Луцкина: «Женская гомельская колония — это самая ужасная армия на свете»
Бывшая политзаключенная журналистка Ксения Луцкина, которая недавно уехала из Беларуси, поделилась воспоминаниями о женской колонии.
— Я буду жить! Планов умирать у меня нет. И все будет хорошо, совершенно точно. Если бы я как-то по-другому к этому относилась и хотела умереть, наверное, меня бы уже здесь не было, — говорит Ксения Луцкина в эфире Обычного утра, отвечая на вопрос о своем здоровье.
Журналистка вспоминает, что спустя время после освобождения из колонии смогла вернуть доступ к своим соцсетям. Еще будучи в Беларуси, она написала пост, где поблагодарила всех, кто был рядом.
— Но тут мне моя бывшая коллега сказала: «Котик, ты забыла, где находишься». Поэтому соцсети были убраны далеко, и снова я их достала из скрытых приложений только пару дней назад.
Ксения признается, что часть нее осталась в колонии, потому что у нее болит сердце за политзаключенных женщин, которые продолжают сидеть в гомельской колонии.
— Женская гомельская колония — это самая ужасная армия на свете. С той лишь разницей, что там рядовые — это осужденные. Когда я приехала в колонию, мне сказали не относиться свысока к обычным заключенным.
Я еще подумала: какое свысока? Я прожила с ними уже два года, неужели могут быть проблемы? А в колонии, оказалось, люди живут уже по 10-15 лет, и живут в своем мире. Многие верят в то, что им говорят по телевизору, что в 2020-м выходили за деньги, что это все было куплено.
Рабочий день в колонии постоянный. На фабрике ты работаешь восемь часов в день, но потом, когда возвращаешься, не отдыхаешь, а продолжаешь работать. В один день может быть чистка овощей, уборка территории, перенос тяжелых ведер с бетоном.
Чистка картошки — представьте, на полторы тысячи человек это 2-3 ванны картофеля, чаще всего гнилого. Зекам не дают хорошей картошки. Она там бывает пару недель-месяц. Вся колония знает, что есть это нельзя — это просто гниль и черви. То есть весь этот котел со стола просто выбрасывается.
Есть также «воспитательные мероприятия». Например, просмотр «Вектора» — местного телевидения. Там показывают что-то свое, снятое в колонии, или программы с «Беларусь 1».
Пару раз мы смотрели Азаренка, пропаганду Тура.
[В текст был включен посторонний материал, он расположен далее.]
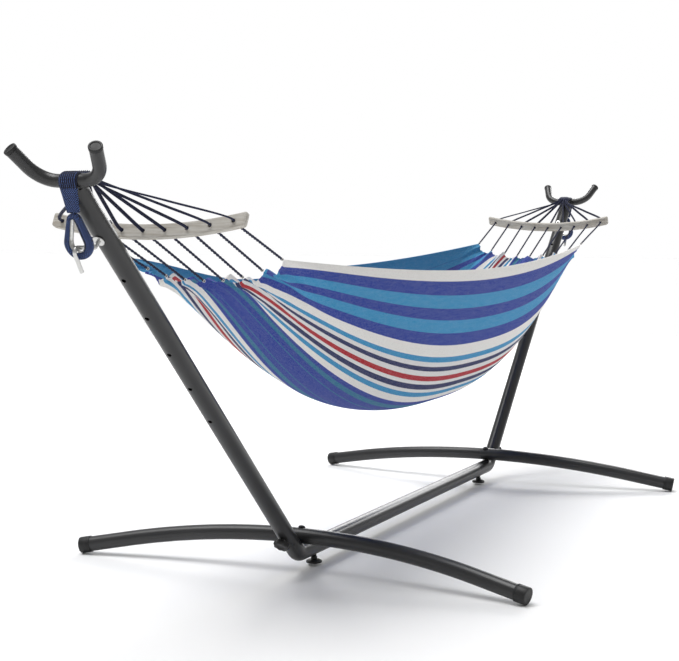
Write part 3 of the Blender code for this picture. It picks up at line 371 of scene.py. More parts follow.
COAT, PLASTIC, ZINC, WOOD = powder_coat(), black_plastic(), zinc(), pale_wood()
CORD, BAND, COTTON, YARN = navy_cord(), woven_band(), striped_cotton(), white_yarn()
SLOTS = {COAT: "powder_coat", PLASTIC: "black_plastic", ZINC: "zinc_plate", WOOD: "pale_wood",
         CORD: "navy_rope", BAND: "navy_rope", COTTON: "striped_cotton", YARN: "striped_cotton"}


# ---- mesh helpers -----------------------------------------------------------------
CREASE, TURNED_CREASE, RIM_EASE = 40, 50, 0.0004
MAIN_SIDES, TUBE_SIDES, SMALL_SIDES = 56, 48, 24


def closed_mesh(name, verts, faces):
    """A mesh whose faces all look outwards."""
    mesh = bpy.data.meshes.new(name)
    mesh.from_pydata([tuple(v) for v in verts], [], faces)
    shape = bmesh.new()
    shape.from_mesh(mesh)
    bmesh.ops.recalc_face_normals(shape, faces=shape.faces)
    shape.to_mesh(mesh)
    shape.free()
    return mesh


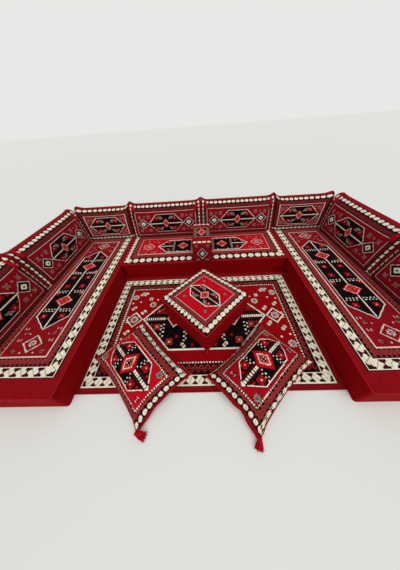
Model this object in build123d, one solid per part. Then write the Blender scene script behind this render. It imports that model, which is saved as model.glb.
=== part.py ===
from build123d import *
import math
import os

# Floor sofa set for a majlis: three floor seats in a U round a rug, back cushions along the walls,
# a centre armrest, a pouf and two throw pillows. Millimetres, +Z up, back wall towards +Y.
# The origin is on the floor under the middle of the rug.

overrun = 5.0  # how far a cutting shape runs past the face it cuts
fuse_depth = 0.5  # how deep a raised detail is rooted in what carries it
rest_gap = 0.3  # between a loose cushion and what it rests on
cushion_gap = 1.0  # between two cushions that stand side by side

# Rug, whose size sets the floor well between the seats
rug_length = 1500.0
rug_depth = 985.0
rug_thickness = 8.0
rug_gap = 0.8
binding_width = 12.0
binding_tape = 1.2
binding_lift = 0.6

# Cloth covers and what fills them
cover_thickness = 2.0
filling_clearance = 0.4
filling_inset = cover_thickness + filling_clearance

# Piping sewn into the top seam of the seats and the pouf, flush with their walls and their top panel
piping_radius = 3.0
piping_sides = 5
piping_clearance = 0.3
seam_width = 2 * piping_radius + piping_clearance

# Floor seats
seat_height = 158.0
seat_depth = 660.0
side_seat_length = 1700.0
seat_crown = 8.0
seat_corner = 12.0
seat_draw = 4.0
seat_zip_margin = 250.0
seat_gap = 0.4

# The raised crown of a boxed cushion
crown_margin = 12.0
crown_run = 110.0
crown_edge = 0.8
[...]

Выйти во время этого ты не можешь. Когда я приехала, можно было не смотреть телевизор, а читать или писать письма, но в большинстве отрядов это сейчас отменили — сиди ровно, смотри телевизор, перевоспитывайся.
Новости, конечно, в радость посмотреть, потому что хочется хоть что-то узнать, ты же в изоляции. Я выписывала даже СБ, потому что других источников информации нет, а хоть что-то выцепить хочется.
Но смотреть, как у нас колосятся цветы и про права человека… Это такое, конечно. Ты все понимаешь, даешь этому реальную оценку. На самом деле вся эта ситуация с нами конечна, только надо что-то делать, постоянно говорить, что люди сидят и сидят в нечеловеческих условиях.
Подробности о том, как себя чувствовали другие политзаключенные, Ксения не рассказывает, чтобы не навредить им. Но говорит, что все держатся очень достойно.
— Никто из нас не имел там возможности сесть вместе и пообщаться. Не сядет Марина Золотова с Людмилой Чекиной за один стол разговаривать — это невозможно. Они даже в разные смены на фабрике работают. К тому же мы все в разных локальных участках. В колонии практически нет возможности общаться, кроме как глазами.
Женщина также рассказывает, что за полгода, которые прожила в Беларуси после освобождения, смогла заметить изменения, которые произошли в нашей стране. Например, считает она, многие люди сейчас находятся в состоянии страха.
— Я сидела на фуд-корте ТЦ «Галилео» со своим знакомым. Мы обсуждали моего однокурсника, который сейчас в неволе. Я поделились мыслью, что теперь я не знаю, что делать, чтобы ему помочь. Женщина, проходящая мимо, сказала: «Т-шшш, об этом нельзя говорить, вас тоже заберут».